Подробнее. Современная теория культуры серьезно относится к такому несистематическому знанию, порождающему, например, мифические представления о судьбе того или иного народа – его происхождении, перипетиях истории, роковом предназначении. Они особенно распространены с эпохи романтизма, когда сложилась идея нации как коллективного исторического субъекта, и включаются в более общую идеологию, представляющую историю в виде борьбы добрых и злых сил (бога и дьявола, прогресса и реакции, своих и чужих, угнетенных и господствующих классов, коренного населения и инородцев и т. д.): все это смутные образы, определяемые не точным содержанием понятий, а их местом в нарративной конструкции. Такое иллюзорное знание не поддается рационализации, его можно критиковать, но не вести с ним диалог; образцом его разоблачительной критики является книга Р. Барта «Мифологии» (1957). Согласно популярной концепции «постмодерна», сегодня такие «большие нарративы» приходят в упадок и сменяются разнообразием мелких, не связанных между собой идеологических «рассказов»[356].

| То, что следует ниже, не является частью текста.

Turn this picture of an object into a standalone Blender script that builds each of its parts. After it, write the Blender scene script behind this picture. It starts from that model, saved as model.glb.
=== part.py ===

В русской нарратологии вместо термина «история» часто употребляется слово «сюжет», трудно переводимое на иностранные языки, хоть и заимствованное из французского. По-французски sujet – это просто тема, то, что излагается в повествовании, в неповествовательном тексте или даже изображается в невербальном произведении. Сюжет есть у картины, у трактата, а также и у романа или поэмы. Эти значения возможны и у русского слова, но в терминологическом употреблении оно получило более узкий смысл повествовательной структуры; отсюда выражение «бессюжетный (=неповествовательный) текст». Не всякие следующие одно за другим события образуют сюжет, они должны вытекать одно из другого как следствия из причин и / или оцениваться как проявления общих противоборствующих начал (например, деяния положительного героя и происки отрицательного).